### REQUIREMENT:
In full and without alteration, give the listing again.

* BEGIN SOURCE MATERIAL *

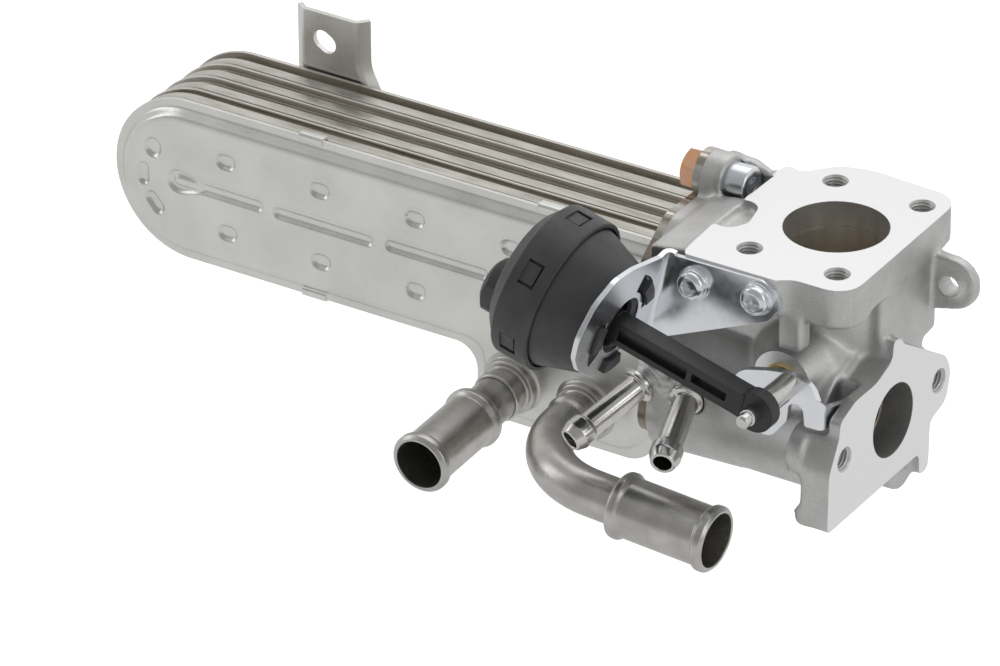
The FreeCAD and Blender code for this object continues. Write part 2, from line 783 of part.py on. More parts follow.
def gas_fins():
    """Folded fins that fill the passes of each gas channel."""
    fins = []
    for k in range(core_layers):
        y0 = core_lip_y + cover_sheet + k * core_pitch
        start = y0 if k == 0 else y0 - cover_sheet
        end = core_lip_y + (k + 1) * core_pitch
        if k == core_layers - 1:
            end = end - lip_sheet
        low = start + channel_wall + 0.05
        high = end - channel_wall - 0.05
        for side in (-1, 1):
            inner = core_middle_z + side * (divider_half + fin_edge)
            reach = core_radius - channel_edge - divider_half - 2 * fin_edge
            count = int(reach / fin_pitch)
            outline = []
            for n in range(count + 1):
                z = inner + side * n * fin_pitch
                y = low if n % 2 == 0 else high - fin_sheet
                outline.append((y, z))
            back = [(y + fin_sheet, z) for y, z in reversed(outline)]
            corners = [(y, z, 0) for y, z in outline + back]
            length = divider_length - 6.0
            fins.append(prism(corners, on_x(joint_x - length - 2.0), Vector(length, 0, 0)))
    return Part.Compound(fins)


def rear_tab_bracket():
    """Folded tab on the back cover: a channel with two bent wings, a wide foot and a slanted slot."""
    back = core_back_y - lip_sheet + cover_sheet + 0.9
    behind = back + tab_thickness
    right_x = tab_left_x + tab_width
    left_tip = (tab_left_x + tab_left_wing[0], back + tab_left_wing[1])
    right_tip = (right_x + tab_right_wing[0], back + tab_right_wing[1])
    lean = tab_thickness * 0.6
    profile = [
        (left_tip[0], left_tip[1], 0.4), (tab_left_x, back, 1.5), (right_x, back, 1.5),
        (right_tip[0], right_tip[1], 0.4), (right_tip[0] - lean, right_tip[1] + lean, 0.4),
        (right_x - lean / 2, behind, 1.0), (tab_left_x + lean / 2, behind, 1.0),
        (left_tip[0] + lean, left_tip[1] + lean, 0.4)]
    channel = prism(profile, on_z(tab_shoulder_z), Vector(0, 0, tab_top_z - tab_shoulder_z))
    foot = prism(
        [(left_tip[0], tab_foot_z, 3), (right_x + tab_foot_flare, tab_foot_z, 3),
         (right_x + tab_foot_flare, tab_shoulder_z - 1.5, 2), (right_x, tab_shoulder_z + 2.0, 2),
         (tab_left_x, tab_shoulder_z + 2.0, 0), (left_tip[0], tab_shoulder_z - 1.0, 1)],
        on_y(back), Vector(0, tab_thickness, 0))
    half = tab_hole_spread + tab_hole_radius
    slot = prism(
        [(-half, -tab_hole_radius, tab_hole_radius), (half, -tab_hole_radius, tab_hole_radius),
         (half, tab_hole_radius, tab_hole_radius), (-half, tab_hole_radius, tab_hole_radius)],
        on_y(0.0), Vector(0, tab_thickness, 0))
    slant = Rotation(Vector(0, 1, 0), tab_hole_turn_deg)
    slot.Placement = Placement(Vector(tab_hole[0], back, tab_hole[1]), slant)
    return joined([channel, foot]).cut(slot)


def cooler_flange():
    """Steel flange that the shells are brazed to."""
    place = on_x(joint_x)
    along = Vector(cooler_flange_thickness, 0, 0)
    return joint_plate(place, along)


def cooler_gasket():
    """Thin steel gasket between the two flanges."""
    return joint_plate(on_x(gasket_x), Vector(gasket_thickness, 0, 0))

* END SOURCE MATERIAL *

### SOLUTION FOR THIS TASK:
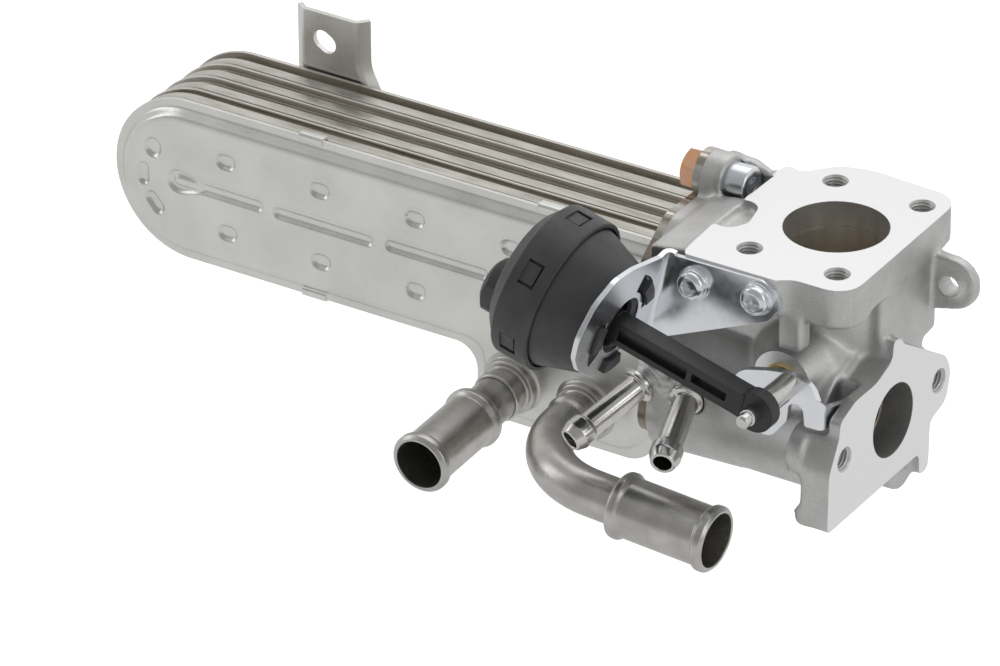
The FreeCAD and Blender code for this object continues. Write part 2, from line 783 of part.py on. More parts follow.
def gas_fins():
    """Folded fins that fill the passes of each gas channel."""
    fins = []
    for k in range(core_layers):
        y0 = core_lip_y + cover_sheet + k * core_pitch
        start = y0 if k == 0 else y0 - cover_sheet
        end = core_lip_y + (k + 1) * core_pitch
        if k == core_layers - 1:
            end = end - lip_sheet
        low = start + channel_wall + 0.05
        high = end - channel_wall - 0.05
        for side in (-1, 1):
            inner = core_middle_z + side * (divider_half + fin_edge)
            reach = core_radius - channel_edge - divider_half - 2 * fin_edge
            count = int(reach / fin_pitch)
            outline = []
            for n in range(count + 1):
                z = inner + side * n * fin_pitch
                y = low if n % 2 == 0 else high - fin_sheet
                outline.append((y, z))
            back = [(y + fin_sheet, z) for y, z in reversed(outline)]
            corners = [(y, z, 0) for y, z in outline + back]
            length = divider_length - 6.0
            fins.append(prism(corners, on_x(joint_x - length - 2.0), Vector(length, 0, 0)))
    return Part.Compound(fins)


def rear_tab_bracket():
    """Folded tab on the back cover: a channel with two bent wings, a wide foot and a slanted slot."""
    back = core_back_y - lip_sheet + cover_sheet + 0.9
    behind = back + tab_thickness
    right_x = tab_left_x + tab_width
    left_tip = (tab_left_x + tab_left_wing[0], back + tab_left_wing[1])
    right_tip = (right_x + tab_right_wing[0], back + tab_right_wing[1])
    lean = tab_thickness * 0.6
    profile = [
        (left_tip[0], left_tip[1], 0.4), (tab_left_x, back, 1.5), (right_x, back, 1.5),
        (right_tip[0], right_tip[1], 0.4), (right_tip[0] - lean, right_tip[1] + lean, 0.4),
        (right_x - lean / 2, behind, 1.0), (tab_left_x + lean / 2, behind, 1.0),
        (left_tip[0] + lean, left_tip[1] + lean, 0.4)]
    channel = prism(profile, on_z(tab_shoulder_z), Vector(0, 0, tab_top_z - tab_shoulder_z))
    foot = prism(
        [(left_tip[0], tab_foot_z, 3), (right_x + tab_foot_flare, tab_foot_z, 3),
         (right_x + tab_foot_flare, tab_shoulder_z - 1.5, 2), (right_x, tab_shoulder_z + 2.0, 2),
         (tab_left_x, tab_shoulder_z + 2.0, 0), (left_tip[0], tab_shoulder_z - 1.0, 1)],
        on_y(back), Vector(0, tab_thickness, 0))
    half = tab_hole_spread + tab_hole_radius
    slot = prism(
        [(-half, -tab_hole_radius, tab_hole_radius), (half, -tab_hole_radius, tab_hole_radius),
         (half, tab_hole_radius, tab_hole_radius), (-half, tab_hole_radius, tab_hole_radius)],
        on_y(0.0), Vector(0, tab_thickness, 0))
    slant = Rotation(Vector(0, 1, 0), tab_hole_turn_deg)
    slot.Placement = Placement(Vector(tab_hole[0], back, tab_hole[1]), slant)
    return joined([channel, foot]).cut(slot)


def cooler_flange():
    """Steel flange that the shells are brazed to."""
    place = on_x(joint_x)
    along = Vector(cooler_flange_thickness, 0, 0)
    return joint_plate(place, along)


def cooler_gasket():
    """Thin steel gasket between the two flanges."""
    return joint_plate(on_x(gasket_x), Vector(gasket_thickness, 0, 0))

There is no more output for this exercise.